Secara etimologi, Musyaqah berasal dari bahasa Arab, fi’il madli-nya
adalah saqa yang artinya mengalirkan, karena mengikuti wazan mufa’alah maka
kalimat saqa juga berubah menjadi musyaqah. Menurut terminologi Islam, musyaqah
adalah suatu akad dengan memberikan pohon kepada penggarap agar dikelola dan
hasilnya dibagi diantara keduanya.[1]
Wahbah Zuhaily mendefinisikan "Musyaqah secara fiqh adalah sebuah
istilah dari akad mengenai pekerjaan yang berhubungan dengan pepohonan dengan
sebagaian yang dihasilkan olehnya (buahnya), atau perikatan atas beberapa pohon
kepada orang yang yang menggarapnya dengan ketetapan buah itu milik keduanya."
Sedangkan Menurut Syafi’iyah, Musyaqah adalah: “Orang yang memilki pohon tamar
(kurma) dan anggur Memberikan pekerjaan kepada orang lain untuk kesenangan
keduanya dengan menyiram, memelihara dan menjaganya, dan bagi pekerja ia
memperoleh bagian tertentu dari buah yang dihasilkan dari pohon-pohon
tersebut.”[2]
Jadi, musyaqah adalah kerja sama pengolahan pertanian dimana si penggarap
hanya bertanggung jawab atas penyiraman dan pemeliharaan. Sebagai imbalan, si
penggarap berhak atas nisbah tertentu dari hasil panen.[3]
B. Syarat syarat Musaqah
1. ahli dalam akad
2. menjelaskan bagian
penggarap
3. membebaskan pemilik dari
pohon
4. hasil dari panen dibagi
antara dua orang yang melangsungkan akad
5. sampai batas akhir yakni
menyeluruh sampai akhir.[4]
C. Rukun Musyaqah
Ulama hanafiyah berpendapat bahwa rukun musyaqah adalah ijab dan qabul,
seperti pada mujara’ah. Adapun yang bekerja adalah penggarap saja, tidak
seperti dalam mujara’ah.
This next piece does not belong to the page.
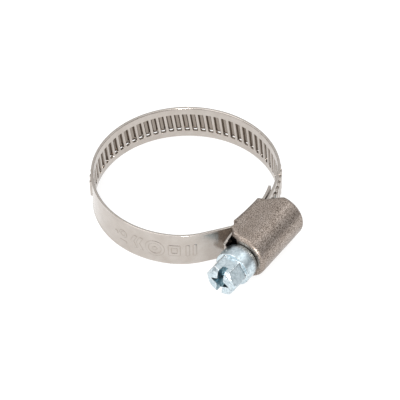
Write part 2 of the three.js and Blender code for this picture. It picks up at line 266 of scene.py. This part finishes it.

Sedangkan Jumhur Ulama menetapkan bahwa rukun musyaqah ada
lima, yaitu sebagai berikut: [5]
1. Dua orang
yang akad (al-aqidani) yaitu harus baligh dan berakal
2. Objek
musyaqah
Objek musyaqah menurut ulama Hanafiyah adalah pohon-pohon yang berbuah,
seperti kurma. Akan tetapi, menurut sebagian ulama Hanafiyah lainnya dibolehkan
musyaqah atas pohon yang tidak berbuah sebab sama-sama membutuhkan pengurusan
dan siraman. Sedangkan Ulama Malikiyah berpendapat bahwa objek musyaqah adalah
tumbuh-tumbuhan, seperti kacang, pohon yang berbuah dan memiliki akar yang
tetap di tanah, seperti anggur, kurma yang berbuah, dan lain-lain, dengan dua
syarat:
a. Akad dilakukan sebelum buah tampak dan dapat diperjualbelikan
b. Akad ditentukan dengan waktu tertentu
Ulama Hanabilah berpendapat bahwa musyaqah dimaksudkan pada pohon-pohon
berbuah yang dapat dimakan. Sedangkan Ulama Syafi’iyah berpendapat bahwa
musyaqah hanya dapat dilakukan pada kurma dan anggur saja. Kurma didasarkan
pada perbuatan Rasulullah saw terhadap orang Khaibar, sedangkan anggur hampir
sama hukumnya dengan kurma bila ditinjau dari segi wajib zakatnya. Akan tetapi,
madzhab qadim membolehkan semua jenis pepohonan.
3. Buah
Disyaratkan
menentukan buah ketika akad untuk kedua pihak
4. Pekerjaan
Disyaratkan
penggarap harus bekerja sendiri. Jika disyaratkan bahwa pemilik harus bekerja
atau dikerjakan secara bersama-sama, akad menjadi tidak sah.
Ulama mensyaratkan
penggarap harus mengetahui batas waktu, yaitu kapan maksimal berbuah dan kapan
minimal berbuah.
Ulama Hanafiyah tidak memberikan batasan waktu, baik dalam muzara’ah
maupun musyaqah sebab Rasulullah saw pun tidak memberikan batasan ketika
bermuamalah dengan orang khaibar.
5. Sighat
Menurut Ulama Syafi’iyah, tidak dibolehkan menggunakan kata ijarah
(sewaan) dalam akad musyaqah sebab berlainan akad. Adapun Ulama Hanabilah
membolehkannya sebab yang terpenting adalah maksudnya.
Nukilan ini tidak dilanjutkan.